Procedure to Calculate the Dihedral Angle Using this Formula
We need to calculate the dihedral angle, which is the intersection of two planes in geometry, either in two-dimensional or in three-dimensional. For this, we need to follow some sequential steps as given below:
In the first step, we need to determine the values from the figure and represent them in an equation.
Next, we need to denote normal vectors.
Now, calculate the values of the normal vectors.
Finally, substitute all these values into the Dihedral Angle formula.
Then we get the value of the angle between those intersecting planes.

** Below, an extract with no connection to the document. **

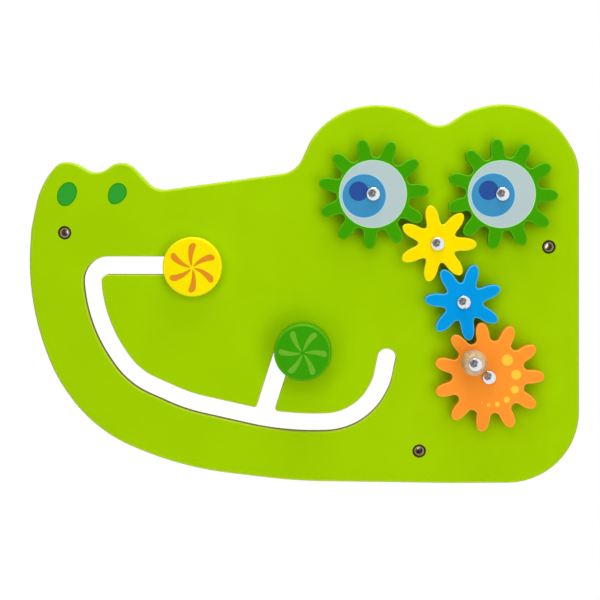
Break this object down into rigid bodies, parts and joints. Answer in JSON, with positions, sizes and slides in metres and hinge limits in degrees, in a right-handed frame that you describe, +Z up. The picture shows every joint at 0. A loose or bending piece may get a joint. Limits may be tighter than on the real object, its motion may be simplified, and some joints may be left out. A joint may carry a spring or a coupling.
{
  "type": "gear activity wall panel",
  "caption": "Wooden wall panel cut as a crocodile's head, with meshed toothed wheels that a crank knob turns and two discs that slide in a smile-shaped slot.",
  "frame": {"origin": "on the plane of the wall that the feet stand against, behind the middle of the panel", "axes": "+X right as seen from the front, +Z up, +Y into the wall; the panel faces -Y"},
  "size_m": [0.5016, 0.0779, 0.3456],
  "materials": {
    "lime_lacquer": "satin lime-green lacquer on fibreboard",
    "leaf_lacquer": "satin leaf-green lacquer on fibreboard",
    "yellow_lacquer": "satin yellow lacquer on fibreboard",
    "blue_lacquer": "satin blue lacquer on fibreboard",
    "orange_lacquer": "satin orange lacquer on fibreboard",
    "beech": "sanded natural beech",
    "chrome": "polished",
    "steel": "bright zinc"
  },
  "bodies": {
    "panel": {"panel": "lime_lacquer", "snout_post": "beech", "brow_post": "beech", "jaw_post": "beech", "left_eye_axle_pin": "steel", "left_eye_front_cap": "chrome", "left_eye_spacer": "beech", "left_eye_back_washer": "steel", "left_eye_back_cap": "chrome", "right_eye_axle_pin": "steel", "right_eye_front_cap": "chrome", "right_eye_spacer": "beech", "right_eye_back_washer": "steel", "right_eye_back_cap": "chrome", "yellow_axle_pin": "steel", "yellow_front_cap": "chrome", "yellow_spacer": "beech", "yellow_back_washer": "steel", "yellow_back_cap": "chrome", "blue_axle_pin": "steel", "blue_front_cap": "chrome", "blue_spacer": "beech", "blue_back_washer": "steel", "blue_back_cap": "chrome", "orange_axle_pin": "steel", "orange_front_cap": "chrome", "orange_spacer": "beech", "orange_back_washer": "steel", "orange_back_cap": "chrome"},
    "left_eye_wheel": {"left_eye_gear": "leaf_lacquer"},
    "right_eye_wheel": {"right_eye_gear": "leaf_lacquer"},
    "yellow_wheel": {"yellow_gear": "yellow_lacquer"},
    "blue_wheel": {"blue_gear": "blue_lacquer"},
    "crank_wheel": {"orange_gear": "orange_lacquer", "crank_pin": "steel", "crank_washer": "steel", "crank_cap": "chrome"},
    "crank_handle": {"crank_knob": "beech"},
    "yellow_slider": {"yellow_slider_guide_disc": "beech"},
    "yellow_knob": {"yellow_slider_disc": "yellow_lacquer", "yellow_slider_spindle": "beech", "yellow_slider_washer": "steel", "yellow_slider_screw": "steel"},
    "green_slider": {"green_slider_guide_disc": "beech"},
    "green_knob": {"green_slider_disc": "leaf_lacquer", "green_slider_spindle": "beech", "green_slider_washer": "steel", "green_slider_screw": "steel"}
  },
  "joints": [
    {"name": "crank_spin", "type": "hinge", "parent": "panel", "child": "crank_wheel", "pos_m": [0.16738, -0.0407, -0.07326], "axis": [0, -1, 0], "continuous": true},
    {"name": "crank_knob_spin", "type": "hinge", "parent": "crank_wheel", "child": "crank_handle", "pos_m": [0.15263, -0.06, -0.05831], "axis": [0, -1, 0], "continuous": true},
    {"name": "blue_spin", "type": "hinge", "parent": "panel", "child": "blue_wheel", "pos_m": [0.14427, -0.0407, -0.00538], "axis": [0, -1, 0], "continuous": true},
    {"name": "yellow_spin", "type": "hinge", "parent": "panel", "child": "yellow_wheel", "pos_m": [0.12048, -0.0407, 0.0473], "axis": [0, -1, 0], "continuous": true},
    {"name": "left_eye_spin", "type": "hinge", "parent": "panel", "child": "left_eye_wheel", "pos_m": [0.06259, -0.0407, 0.09204], "axis": [0, -1, 0], "continuous": true},
    {"name": "right_eye_spin", "type": "hinge", "parent": "panel", "child": "right_eye_wheel", "pos_m": [0.17837, -0.0407, 0.09204], "axis": [0, -1, 0], "continuous": true},
    {"name": "yellow_slide", "type": "slide", "parent": "panel", "child": "yellow_slider", "axis": [-1, 0, 0], "range_m": [-0.007, 0.077]},
    {"name": "yellow_knob_spin", "type": "hinge", "parent": "yellow_slider", "child": "yellow_knob", "pos_m": [-0.101, -0.0376, 0.02579], "axis": [0, -1, 0], "continuous": true},
    {"name": "green_slide", "type": "slide", "parent": "panel", "child": "green_slider", "axis": [-1, 0, 0], "range_m": [0, 0.012]},
    {"name": "green_knob_spin", "type": "hinge", "parent": "green_slider", "child": "green_knob", "pos_m": [-0.0006, -0.0446, -0.05028], "axis": [0, -1, 0], "continuous": true}
  ],
  "couplings": [
    {"joint": "blue_spin", "follows": "crank_spin", "ratio": -1.5714},
    {"joint": "yellow_spin", "follows": "crank_spin", "ratio": 1.5714},
    {"joint": "left_eye_spin", "follows": "crank_spin", "ratio": -1},
    {"joint": "right_eye_spin", "follows": "crank_spin", "ratio": -1}
  ]
}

This is the simple procedure we need to follow to calculate the Dihedral Angle. We can understand more clearly by solving certain examples.
Examples to Find Dihedral Angle
Q. If the planes have equations as 3x+y+4z =0 and x+4y+z =0, find the intersecting angle between the planes.
Sol. Given planes are written as
Plane 1, 3x+y+4z =0.
Plane 2, x+4y+z = 0.
By comparing these equations with standard notation, we can take the values as
\[p_{1} =3, q_{1} =1 , r_{1}= 4 \] and
\[ p_{2}=1, q_{2}=4 , r_{2}= 1\]
Then, we need to substitute these values into the formula
\[ Cos \Theta = \frac{(3 \times 1) + ( 1 \times 4) + (4 \times 1)}{\sqrt{(3 \times 3) + ( 1 \times 1) + (4 \times 4)} \sqrt{(1 \times 1) + (4 \times 4) + (1 \times 1)}}\]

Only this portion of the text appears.